Pediatricians Suggest All Newborns Be Tested For Congenital Heart Defects

Pediatricians Suggest All Newborns Be Tested
The standard test for congential heart defects is pulse oximetry, a non-invasive measure of oxygen in the body involving a sensor placed on a the body. In the case of newborns, the sensor is placed on the foot. Photo by Dmitry Naumov/Shutterstock

WASHINGTON, Dec. 8 (UPI) — Congenital heart defects are the most common type of birth defect. And while most children are screened for them within 24 hours of birth, a pediatricians’ group included a recommendation for all newborns to be screened with a new list of children’s health guidelines released this week.

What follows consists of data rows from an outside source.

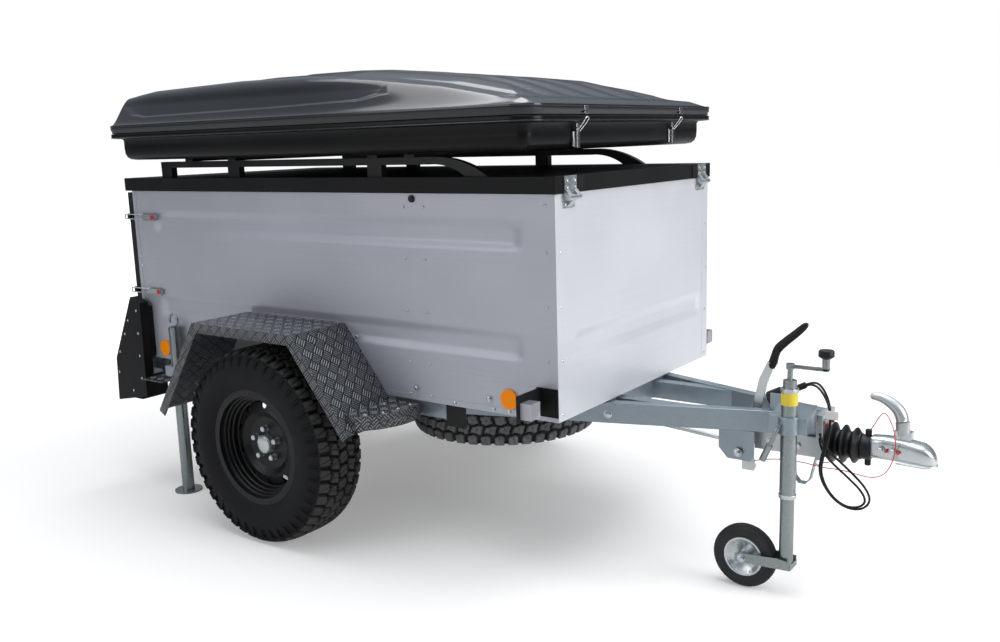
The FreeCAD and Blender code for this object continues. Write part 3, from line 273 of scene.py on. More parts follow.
def zinc(name, dark, light, rough, spangle, metallic=1.0):
    """Zinc coating: faint crystal shades over a slow stain, with uneven gloss."""
    material, tree, shader, place, spots = speckled(name, {"Metallic": metallic}, 9.0, 160.0,
                                                    rough)
    cells = use(tree, "spangle", Vector=place, Scale=spangle)
    crystals = spread(tree, cells.outputs["Shade"], 0.3, 0.7, (0, 1))
    both = calc(tree, "MULTIPLY", calc(tree, "ADD", spots.outputs["Tone"], crystals), 0.5)
    tree.links.new(tint(tree, both, dark, light), shader.inputs["Base Color"])
    raise_surface(tree, shader, spots.outputs["Height"], 0.12, 0.0003)
    return material


def sheet_metal(name, dark, light, rough, metallic, stretch):
    """Coated rolled sheet: faint streaks along the rolling direction and slow clouding."""
    material, tree, shader, place, spots = speckled(name, {"Metallic": metallic}, 2.5, 500.0,
                                                    rough)
    streak = use(tree, "brushed", Vector=place, Stretch=stretch).outputs["Streak"]
    both = calc(tree, "MULTIPLY", calc(tree, "ADD", spots.outputs["Tone"], streak), 0.55)
    tree.links.new(tint(tree, both, dark, light), shader.inputs["Base Color"])
    raise_surface(tree, shader, streak, 0.05, 0.0003)
    return material


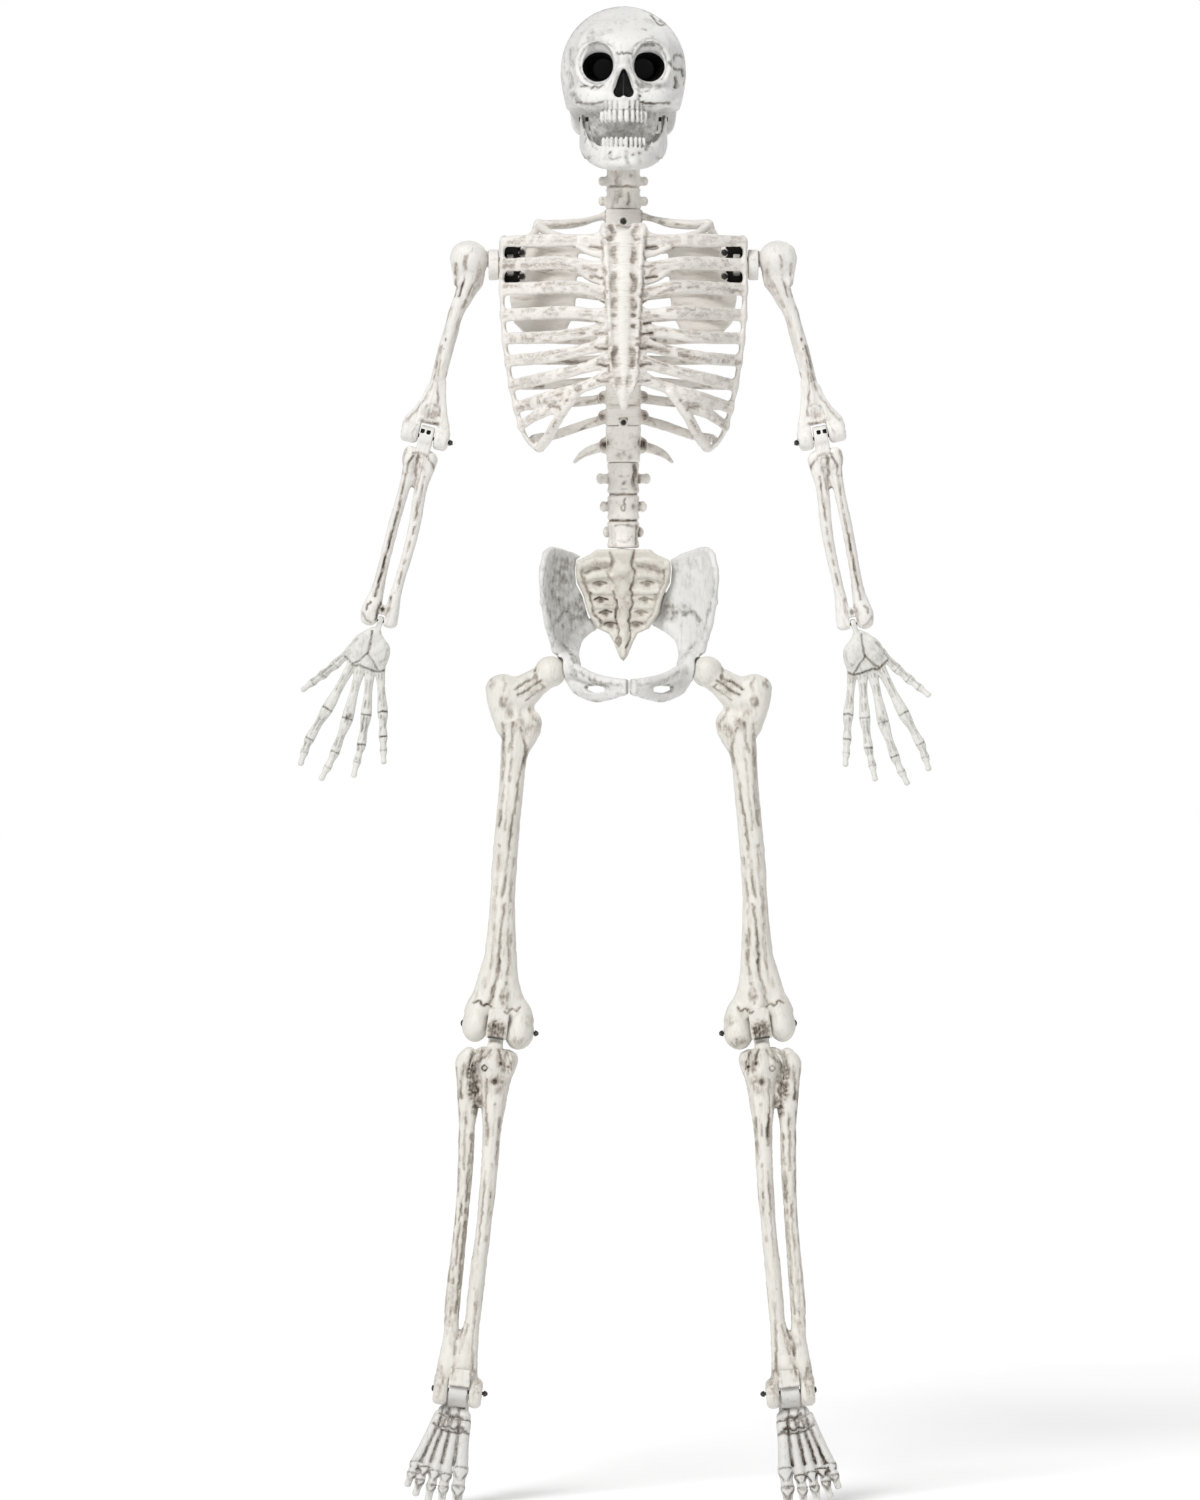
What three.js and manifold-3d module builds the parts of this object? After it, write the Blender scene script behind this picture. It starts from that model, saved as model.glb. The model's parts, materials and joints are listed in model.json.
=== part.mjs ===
// A life-size posable plastic skeleton that hangs upright with its feet dangling.
// Millimetres, +Z up, face towards -Y, so +X is the figure's own left.
// The origin is where the figure hangs: on the back of the spine, between the shoulder blades.
import * as THREE from 'three';
import { mergeVertices } from 'three/addons/utils/BufferGeometryUtils.js';
import Module from 'manifold-3d';

const wasm = await Module();
wasm.setup();

// ---------------------------------------------------------------- driving dimensions
const gap = 0.3;                 // between two touching pieces
const clearance = 0.5;           // round a turning pin or tongue
const pinRadius = 2.6;
const screwRadius = 1.6;

const spine = { width: 38, back: 0, front: -52, centre: -26, top: 47.9, seam: -193.5, waist: -233.3 };
const spigot = { radius: 8, length: 26 };
const neck = { radius: 18, bottom: 48.4, top: 120, pivot: 134, postRadius: 9 };

const skull = { y: -35, z: 200, rx: 69, ry: 85, rz: 69, wall: 3.5, floor: 165 };
const jaw = { x: 45, y: -42, z: 148, half: 3 };

const rail = { split: -85, depth: 9 };
const housing = { inner: 108, outer: 141, wall: 7.5, top: 14, bottom: -43, back: -56 };

const shoulder = { x: 171, y: -72, z: -9.5, headRadius: 20.5 };
const stub = { z: -16, drumRadius: 17, inner: 141.6, face: 149.3, discRadius: 12, axle: 8 };
const shoulderTongue = { radius: 9, half: 4 };

const arm = { upper: 203, lower: 214 };
const armTilt = { upper: 13.3, lower: { left: 10.2, right: 14.2 }, hand: { left: 17.6, right: 19.5 } };
const elbow = { offset: 0.9, tongueHalf: 7.6, tongueRadius: 12.5, lobeRadius: 13 };
const wrist = { pivot: 210, tongueHalf: 3, tongueRadius: 5.5, pinRadius: 1.5 };

const hip = { x: 87.2, y: -50, z: -466.6, shift: 6, ballRadius: 17.5 };
const leg = { upper: 400, lower: 405.5 };
const legTilt = { upper: 8.2, lower: { left: 4.9, right: 6.4 } };
const knee = { offset: 2, tongueHalf: 8.5, tongueRadius: 14, lobeRadius: 20 };
const ankle = { tongueHalf: 10.6, tongueRadius: 13, lobeRadius: 16 };
const footDrop = 55;             // toes below the horizontal

// ---------------------------------------------------------------- materials
const plastic = (color) => new THREE.MeshStandardMaterial({ color, roughness: 0.62, metalness: 0 });
const bone = {
  skull: plastic(0xd9d6d0),
  ribs: plastic(0xdcd6cb),
  spine: plastic(0xd2d1cc),
  pelvis: plastic(0xd0d1d0),
  arm: plastic(0xdcd8cf),
  leg: plastic(0xd8d6c8),
};
const steel = new THREE.MeshStandardMaterial({ color: 0x4a4a4c, roughness: 0.45, metalness: 0.9 });

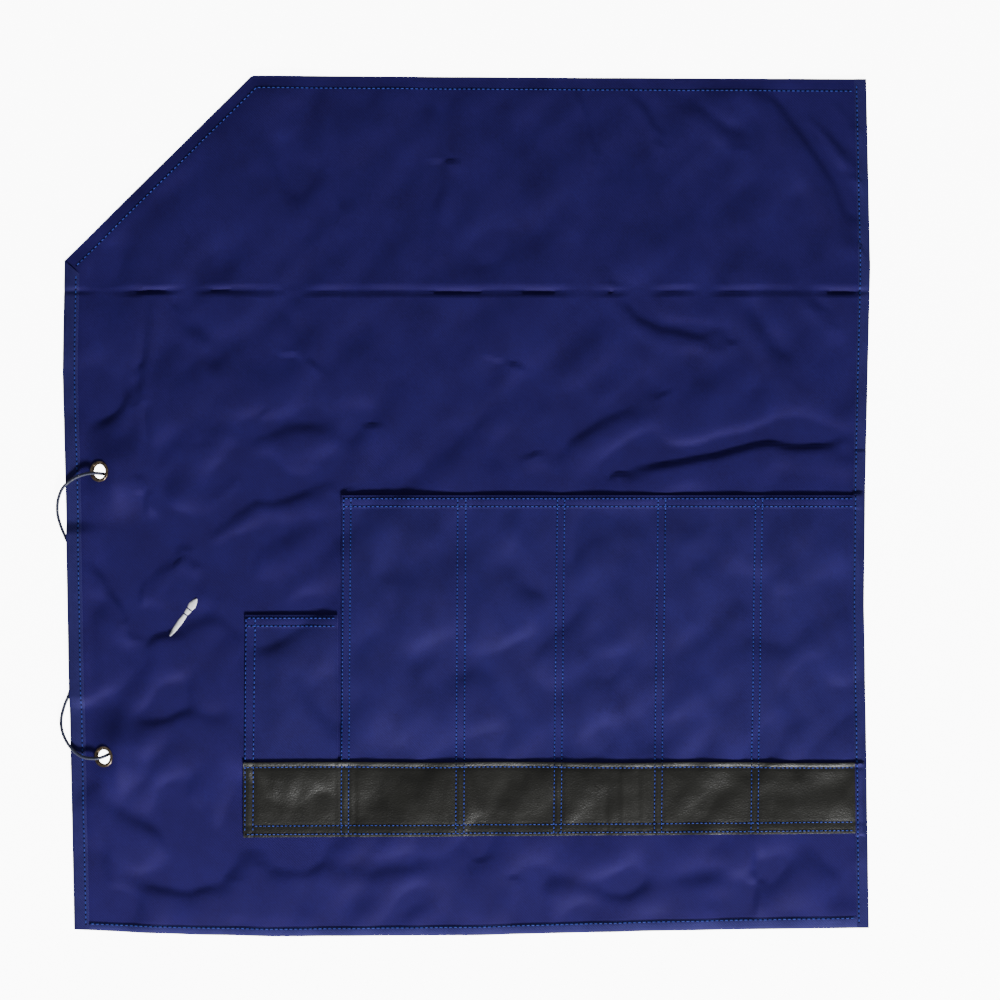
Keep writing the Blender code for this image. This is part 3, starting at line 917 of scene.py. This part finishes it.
def bend_spans(start, end):
    """The parts of a length across the case that belong to each seam, as (seam, start, end)."""
    for seam in range(1, LAST + 1):
        low = middle_of(seam - 1, POCKET_MIDDLE) if seam > 1 else -WELL_OUT
        high = middle_of(seam, POCKET_MIDDLE) if seam < LAST else WELL_OUT
        if start < high and end > low:
            yield seam, max(start, low), min(end, high)


def strip_across(name, start, end, y_low, y_high, lie, thickness, finish, slot, replaced, cell=PANEL_CELL):
    """A strip across several seams, in one piece for each seam that it bends at."""
    for seam, low, high in bend_spans(start, end(0)):
        stop = end if seam == LAST else level(high)
        made = lay(
            f"{name}_{seam}", level(low), stop, y_low, y_high, lie, thickness, finish, slot, cell=cell,
        )
        if slot != "hem_twill":
            declare(made, [f"panel_cloth_{seam}"], held="stretched")
        bend_at_seam(made, seam)
        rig.replaces(made, *replaced(seam))


def under_right_hem(y):
    return right_hem_inner(y) + UNDER_HEM


def sew_pocket(name, left, right, top, short, node):
    """A pocket's cloth and the hem along its mouth, which each stand for CAD nodes."""
    strip_across(
        f"{name}_pocket_cloth", left, right, level(POCKET_FOOT), level(top),
        short_lie if short else tall_lie, POCKET_CLOTH, pocket_finish, "pocket_twill",
        lambda seam: [node(seam)],
    )
    strip_across(
        f"{name}_mouth_hem", left, right, level(top - MOUTH_HEM), level(top + MOUTH_OVER),
        mouth_lie(short), MOUTH_CLOTH, pocket_finish, "hem_twill", lambda seam: [node(seam) + "_hem"],
    )


sew_pocket("tall", TALL_LEFT, under_right_hem, TALL_TOP, False, lambda seam: f"pocket_{seam - 2}")
sew_pocket("short", SHORT_LEFT, level(SHORT_RIGHT), SHORT_TOP, True, lambda seam: "pocket_short")

# Leather band: black grained leather over the bottoms of all the pockets, with a raw cut edge. It is
# stitched once along its top, twice along its bottom, and through the dividers.
LEATHER = 0.9
BAND_LEFT = -138.0
BAND_ROW_TOP = 3.0
BAND_ROW_FOOT = 1.9
BAND_ROW_GAP = 5.2
BAND_CURL = 0.6
BAND_CELL = 1.1
# Upright creases pressed into the leather, as (place across the case, half width, depth).
BAND_CREASES = [
    (-69, 1.5, 0.5), (86, 2.6, 0.55), (97, 1.8, -0.4), (106, 2.2, 0.5), (113, 1.6, 0.45), (189, 3, 0.5),
]


def band_top(x):
    return LEATHER_TOP + 0.4 - 0.0009 * (x + 138) + 0.25 * math.sin(x / 19)


def band_bottom(x):
    return -205.3 + 0.0068 * (x + 138)


def pocket_or_panel(x, y):
    """Height of what the band lies on."""
    y = max(y, POCKET_FOOT)
    if x >= TALL_LEFT:
        return tall_lie(x, y) + POCKET_CLOTH
    if x <= SHORT_RIGHT and x >= SHORT_LEFT:
        return short_lie(x, y) + POCKET_CLOTH
    return panel_top(x, y) + 0.35 + POCKET_CLOTH


def groove(distance, depth, width):
    return depth * math.exp(-((distance / width) ** 2))


def band_lie(x, y):
    """The band pressed down by its stitches, curling up at its free top edge."""
    down = band_top(x) - y
    rise = y - band_bottom(x)
    height = pocket_or_panel(x, y) + 0.05
    height += BAND_CURL * ease(1 - (down - 0.3) / (BAND_ROW_TOP - 0.6))
    height -= groove(down - BAND_ROW_TOP, 0.42, 1.2)
    inside = ease((down - BAND_ROW_TOP) / 9) * ease((rise - 8) / 8)
    swell = 0.3 + 0.4 * uneven(x / 7, y / 19, 7.7) + 0.22 * uneven(x / 17, y / 9, 2.2)
    near = min(abs(x - divider_x(row, y)) for pair in DIVIDERS + SHORT_ROWS for row in pair)
    pressed = sum(groove(x - place, depth, half) for place, half, depth in BAND_CREASES)
    height += swell * inside * ease(near / 8) - pressed * ease((down - 1) / 5)
    height -= groove(near, 0.3, 1.2) * ease((down - 1) / 3)
    between = min(abs(x - (divider_x(a, y) + divider_x(b, y)) / 2) for a, b in DIVIDERS + SHORT_ROWS)
    height += groove(between, 0.28, 1.4) * ease((down - 2) / 4)
    foot = abs(rise - BAND_ROW_FOOT - BAND_ROW_GAP / 2)
    height += 0.22 * uneven(x / 2.6, 3.3, 1.1) * (1 - ease((foot - 1.2) / 2))
    height -= groove(rise - BAND_ROW_FOOT, 0.18, 0.9) + groove(rise - BAND_ROW_FOOT - BAND_ROW_GAP, 0.25, 1.1)
    return height - 0.35 * (1 - ease(rise / 0.9)) - 0.25 * (1 - ease(down / 0.7))


def leather_finish():
    """Black leather: fine pebbled grain, soft creases, a satin surface with lighter worn high spots."""
    finish, shader, add, link = new_finish("black_leather", 0.42)
    shader.inputs["Specular IOR Level"].default_value = 0.32
    shader.inputs["Coat Weight"].default_value = 0.05
    shader.inputs["Coat Roughness"].default_value = 0.3
    place = add("ShaderNodeTexCoord").outputs["Object"]
    grain = add("ShaderNodeTexVoronoi", {"feature": "DISTANCE_TO_EDGE"}, Vector=place, Scale=640.0)
    folds = add("ShaderNodeTexNoise", Vector=place, Scale=240.0, Detail=8.0, Roughness=0.7, Distortion=1.6)
    patches = add("ShaderNodeTexNoise", Vector=place, Scale=45.0, Detail=3.0)
    join = grain.id_data.links.new
    mixed = add("ShaderNodeMix", A=0.5, B=0.5)
    mixed.inputs["Factor"].default_value = 0.5
    join(grain.outputs["Distance"], mixed.inputs["A"])
    join(folds.outputs["Fac"], mixed.inputs["B"])
    colours = (0.3, (0.0060, 0.0060, 0.0050)), (0.75, (0.014, 0.014, 0.0122))
    link(ramp(add, patches.outputs["Fac"], *colours), "Base Color")
    rough = add("ShaderNodeMapRange", Value=folds.outputs["Fac"], To_Min=0.34, To_Max=0.52)
    link(rough.outputs["Result"], "Roughness")
    dent(add, link, mixed.outputs["Result"], 0.7, 0.0005)
    return finish


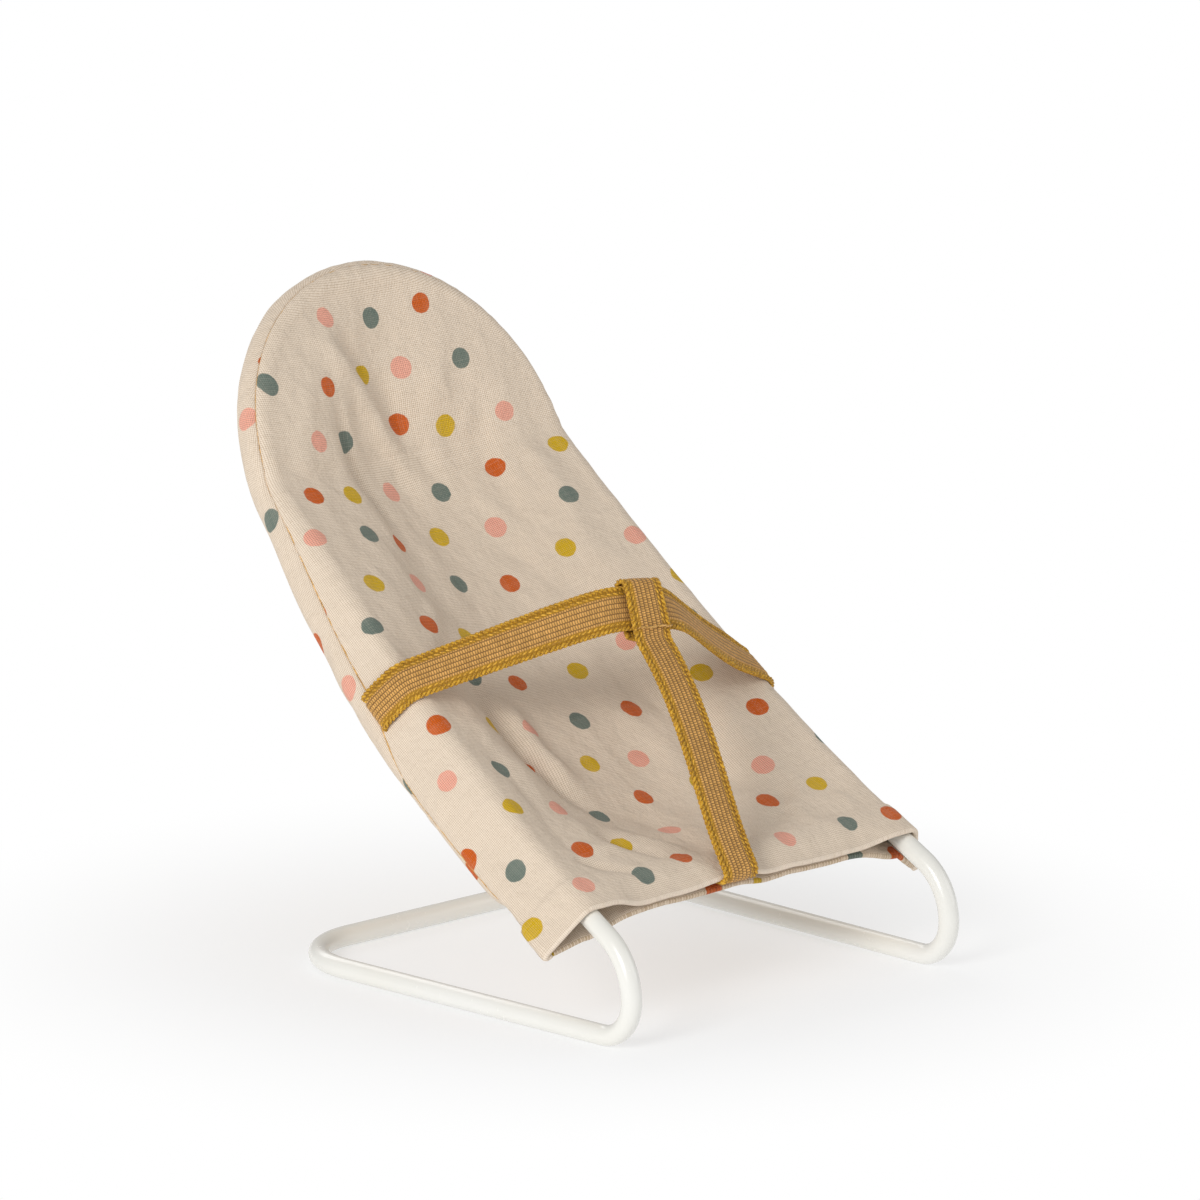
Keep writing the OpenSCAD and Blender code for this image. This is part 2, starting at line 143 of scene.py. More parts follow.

The American Academy of Pediatrics issued new guidelines for children of all ages to screened for a wide range of conditions and diseases. Some of the conditions, such as depression, HIV, and high blood pressure, can become progressive diseases that may affect them later in life.

The new guideline says all newborns should be screened using pulse oximetry, which measures the level of oxygen in a baby’s blood. The test can indicate a heart defect that prevents blood from passing through the lungs properly because it changes the normal flow of blood.

The most common method of testing involves placing a sensor on a thin part of a patient’s body — a foot, in the case of newborns.

Newborn screening often includes a physical examination, however does not always include the oxygen test, despite already existing recommendations from the Centers for Disease Control and Prevention for newborns to be screened at 24 hours of age, or as late as possible if the child will be discharged before 24 hours.

Congenital heart defects can cause lifelong health issues, among them neurodevelopmental and cognitive delays. A recent study showed that, even with surgery to correct a CHD, delays can occur, and parents and doctors should pay attention to feeding and growth, both of which can indicate further complications from the condition.